Problem details >>
Repeat everything from the line holding "The three.js and" to the line holding "return ring", inclusive, exactly. Leave out the rest.

# START OF The records

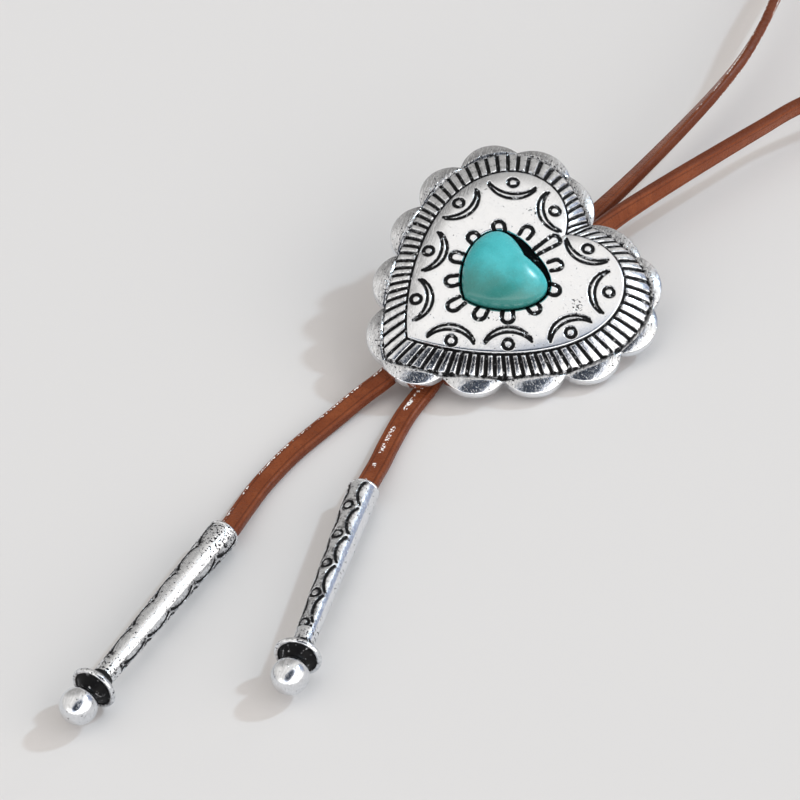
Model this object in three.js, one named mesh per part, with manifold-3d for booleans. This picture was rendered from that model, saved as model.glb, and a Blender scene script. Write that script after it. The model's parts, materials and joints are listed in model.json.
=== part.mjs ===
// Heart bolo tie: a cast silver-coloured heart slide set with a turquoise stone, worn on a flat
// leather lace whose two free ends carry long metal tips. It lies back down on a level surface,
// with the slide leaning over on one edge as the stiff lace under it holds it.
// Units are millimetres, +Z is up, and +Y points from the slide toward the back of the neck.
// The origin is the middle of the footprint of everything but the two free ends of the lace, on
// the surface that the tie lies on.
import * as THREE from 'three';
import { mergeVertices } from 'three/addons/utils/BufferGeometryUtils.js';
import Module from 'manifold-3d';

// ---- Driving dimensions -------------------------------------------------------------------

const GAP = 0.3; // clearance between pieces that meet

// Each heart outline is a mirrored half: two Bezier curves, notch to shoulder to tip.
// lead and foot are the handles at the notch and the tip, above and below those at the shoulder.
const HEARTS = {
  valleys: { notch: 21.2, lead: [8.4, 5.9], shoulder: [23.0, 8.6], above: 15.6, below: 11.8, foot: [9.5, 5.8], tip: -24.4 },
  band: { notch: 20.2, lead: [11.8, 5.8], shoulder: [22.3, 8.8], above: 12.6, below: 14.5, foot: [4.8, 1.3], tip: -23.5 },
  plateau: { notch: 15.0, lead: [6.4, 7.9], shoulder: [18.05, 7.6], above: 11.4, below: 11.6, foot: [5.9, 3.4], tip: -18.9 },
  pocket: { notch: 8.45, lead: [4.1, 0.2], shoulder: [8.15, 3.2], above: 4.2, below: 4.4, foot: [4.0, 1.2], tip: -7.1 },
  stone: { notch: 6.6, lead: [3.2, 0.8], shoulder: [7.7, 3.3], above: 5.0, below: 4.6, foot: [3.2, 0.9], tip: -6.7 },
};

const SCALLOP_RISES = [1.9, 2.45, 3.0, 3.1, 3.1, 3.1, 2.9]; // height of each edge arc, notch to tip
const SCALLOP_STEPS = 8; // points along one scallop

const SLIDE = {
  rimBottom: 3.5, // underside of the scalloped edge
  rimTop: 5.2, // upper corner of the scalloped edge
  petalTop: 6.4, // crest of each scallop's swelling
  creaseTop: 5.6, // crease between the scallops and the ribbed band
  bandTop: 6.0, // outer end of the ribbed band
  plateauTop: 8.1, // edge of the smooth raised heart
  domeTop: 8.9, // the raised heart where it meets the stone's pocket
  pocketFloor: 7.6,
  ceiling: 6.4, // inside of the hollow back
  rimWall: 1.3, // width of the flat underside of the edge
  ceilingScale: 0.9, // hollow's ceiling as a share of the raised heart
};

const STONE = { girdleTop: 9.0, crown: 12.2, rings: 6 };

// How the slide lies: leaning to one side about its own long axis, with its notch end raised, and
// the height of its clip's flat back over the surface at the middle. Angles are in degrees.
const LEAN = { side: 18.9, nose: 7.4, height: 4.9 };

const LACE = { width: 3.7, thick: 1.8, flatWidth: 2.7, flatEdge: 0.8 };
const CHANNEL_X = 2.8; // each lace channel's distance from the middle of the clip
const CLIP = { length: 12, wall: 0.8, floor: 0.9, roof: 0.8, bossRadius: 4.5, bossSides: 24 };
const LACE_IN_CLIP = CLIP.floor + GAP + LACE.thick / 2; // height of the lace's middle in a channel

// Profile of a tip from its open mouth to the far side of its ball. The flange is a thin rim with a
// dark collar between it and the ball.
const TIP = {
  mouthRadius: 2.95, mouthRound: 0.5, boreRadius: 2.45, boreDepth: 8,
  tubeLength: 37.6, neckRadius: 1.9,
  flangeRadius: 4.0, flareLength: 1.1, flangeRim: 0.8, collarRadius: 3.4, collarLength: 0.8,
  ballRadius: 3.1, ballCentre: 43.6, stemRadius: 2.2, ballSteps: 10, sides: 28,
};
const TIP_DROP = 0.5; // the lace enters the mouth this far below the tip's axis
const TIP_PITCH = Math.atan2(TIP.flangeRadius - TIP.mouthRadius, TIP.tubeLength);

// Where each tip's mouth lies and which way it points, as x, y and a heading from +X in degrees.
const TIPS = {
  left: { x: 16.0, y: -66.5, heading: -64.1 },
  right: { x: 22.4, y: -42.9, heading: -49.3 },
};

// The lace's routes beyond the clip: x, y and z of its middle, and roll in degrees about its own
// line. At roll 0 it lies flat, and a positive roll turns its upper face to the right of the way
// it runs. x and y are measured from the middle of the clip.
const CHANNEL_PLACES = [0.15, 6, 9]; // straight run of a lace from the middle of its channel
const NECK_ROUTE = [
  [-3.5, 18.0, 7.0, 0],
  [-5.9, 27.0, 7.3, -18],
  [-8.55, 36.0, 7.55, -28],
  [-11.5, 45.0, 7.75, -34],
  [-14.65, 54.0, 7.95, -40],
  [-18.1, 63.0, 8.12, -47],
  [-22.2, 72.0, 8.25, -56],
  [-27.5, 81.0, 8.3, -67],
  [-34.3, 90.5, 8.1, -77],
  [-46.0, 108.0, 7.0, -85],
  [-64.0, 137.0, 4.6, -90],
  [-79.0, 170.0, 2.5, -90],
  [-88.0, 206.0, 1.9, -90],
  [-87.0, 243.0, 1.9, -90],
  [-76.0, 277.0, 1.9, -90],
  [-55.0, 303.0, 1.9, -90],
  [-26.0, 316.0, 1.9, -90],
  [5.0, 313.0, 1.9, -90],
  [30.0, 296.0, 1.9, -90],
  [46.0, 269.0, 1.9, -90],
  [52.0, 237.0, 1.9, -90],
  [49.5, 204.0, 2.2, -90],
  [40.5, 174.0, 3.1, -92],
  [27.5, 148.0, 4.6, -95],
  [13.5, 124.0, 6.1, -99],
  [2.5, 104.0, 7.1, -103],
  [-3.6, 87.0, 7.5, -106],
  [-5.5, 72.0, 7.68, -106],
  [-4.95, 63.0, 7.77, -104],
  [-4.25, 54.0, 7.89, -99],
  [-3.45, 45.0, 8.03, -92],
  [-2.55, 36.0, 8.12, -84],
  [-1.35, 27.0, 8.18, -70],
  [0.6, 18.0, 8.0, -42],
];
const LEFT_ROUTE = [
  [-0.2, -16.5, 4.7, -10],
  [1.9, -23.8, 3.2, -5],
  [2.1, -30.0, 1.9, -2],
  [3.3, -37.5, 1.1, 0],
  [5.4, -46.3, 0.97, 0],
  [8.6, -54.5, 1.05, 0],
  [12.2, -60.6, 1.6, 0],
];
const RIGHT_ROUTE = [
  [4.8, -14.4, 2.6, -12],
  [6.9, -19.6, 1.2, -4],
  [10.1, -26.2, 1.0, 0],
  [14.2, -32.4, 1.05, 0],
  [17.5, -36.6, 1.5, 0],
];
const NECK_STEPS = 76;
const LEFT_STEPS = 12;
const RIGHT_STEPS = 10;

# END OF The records
# START OF The records

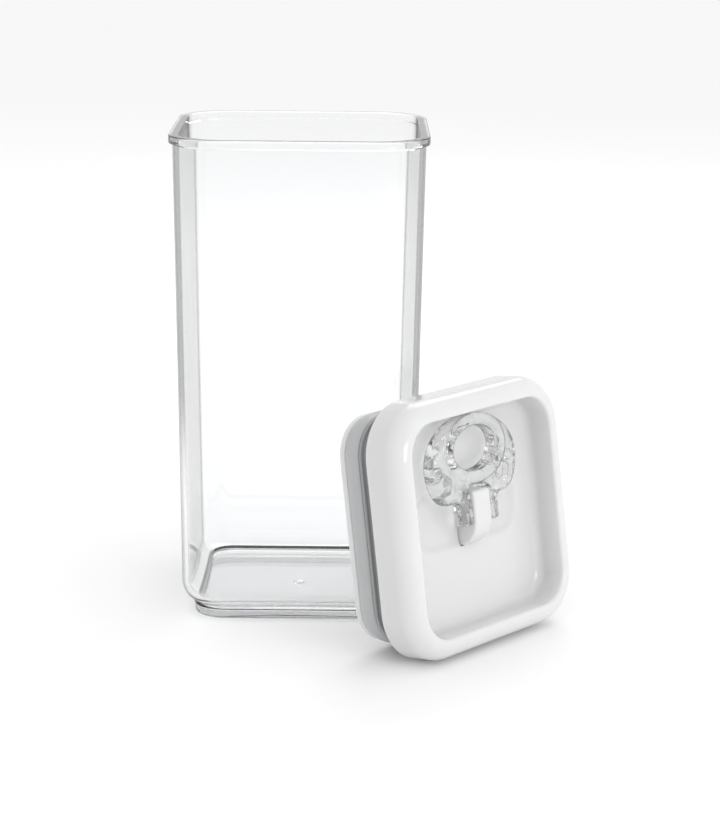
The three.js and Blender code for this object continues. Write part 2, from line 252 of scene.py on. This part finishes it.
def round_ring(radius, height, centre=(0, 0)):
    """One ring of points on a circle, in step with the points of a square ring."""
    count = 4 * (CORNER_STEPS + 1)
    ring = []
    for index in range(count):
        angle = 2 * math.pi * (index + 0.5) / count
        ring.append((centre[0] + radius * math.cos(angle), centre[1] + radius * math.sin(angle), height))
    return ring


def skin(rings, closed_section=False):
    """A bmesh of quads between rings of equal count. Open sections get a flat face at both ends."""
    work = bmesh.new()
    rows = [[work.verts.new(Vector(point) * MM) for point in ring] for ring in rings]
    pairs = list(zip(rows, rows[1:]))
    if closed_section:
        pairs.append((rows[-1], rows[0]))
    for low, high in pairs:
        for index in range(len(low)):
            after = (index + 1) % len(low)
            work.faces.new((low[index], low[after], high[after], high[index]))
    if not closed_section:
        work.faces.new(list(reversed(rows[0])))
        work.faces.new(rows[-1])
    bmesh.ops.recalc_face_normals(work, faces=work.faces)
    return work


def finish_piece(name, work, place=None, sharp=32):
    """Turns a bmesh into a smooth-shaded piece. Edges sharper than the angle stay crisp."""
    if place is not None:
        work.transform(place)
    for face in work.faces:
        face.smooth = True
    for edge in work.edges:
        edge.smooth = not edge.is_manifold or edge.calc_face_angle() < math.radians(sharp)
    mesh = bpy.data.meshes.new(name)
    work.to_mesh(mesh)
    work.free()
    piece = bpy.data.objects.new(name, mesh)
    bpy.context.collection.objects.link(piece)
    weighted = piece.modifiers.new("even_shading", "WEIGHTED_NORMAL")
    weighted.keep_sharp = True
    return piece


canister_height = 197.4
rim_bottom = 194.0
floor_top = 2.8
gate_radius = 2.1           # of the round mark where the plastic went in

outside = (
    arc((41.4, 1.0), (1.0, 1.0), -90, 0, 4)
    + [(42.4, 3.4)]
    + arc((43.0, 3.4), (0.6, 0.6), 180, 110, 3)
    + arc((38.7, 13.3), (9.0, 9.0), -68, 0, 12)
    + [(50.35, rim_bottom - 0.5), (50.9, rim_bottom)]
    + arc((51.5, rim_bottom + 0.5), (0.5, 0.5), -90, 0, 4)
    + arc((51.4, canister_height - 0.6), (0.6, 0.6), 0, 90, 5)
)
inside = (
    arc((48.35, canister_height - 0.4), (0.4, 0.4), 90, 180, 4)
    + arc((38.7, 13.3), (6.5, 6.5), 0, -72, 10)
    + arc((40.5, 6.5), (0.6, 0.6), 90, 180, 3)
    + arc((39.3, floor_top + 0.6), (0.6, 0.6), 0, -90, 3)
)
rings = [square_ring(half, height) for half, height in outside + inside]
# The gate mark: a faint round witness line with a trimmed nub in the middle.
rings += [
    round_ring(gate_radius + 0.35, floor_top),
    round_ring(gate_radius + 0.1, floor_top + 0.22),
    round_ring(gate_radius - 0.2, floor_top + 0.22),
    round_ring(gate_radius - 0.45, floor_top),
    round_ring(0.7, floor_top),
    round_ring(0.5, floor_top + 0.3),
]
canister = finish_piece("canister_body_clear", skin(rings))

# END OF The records

Response to this exercise >>
The three.js and Blender code for this object continues. Write part 2, from line 252 of scene.py on. This part finishes it.
def round_ring(radius, height, centre=(0, 0)):
    """One ring of points on a circle, in step with the points of a square ring."""
    count = 4 * (CORNER_STEPS + 1)
    ring = []
    for index in range(count):
        angle = 2 * math.pi * (index + 0.5) / count
        ring.append((centre[0] + radius * math.cos(angle), centre[1] + radius * math.sin(angle), height))
    return ring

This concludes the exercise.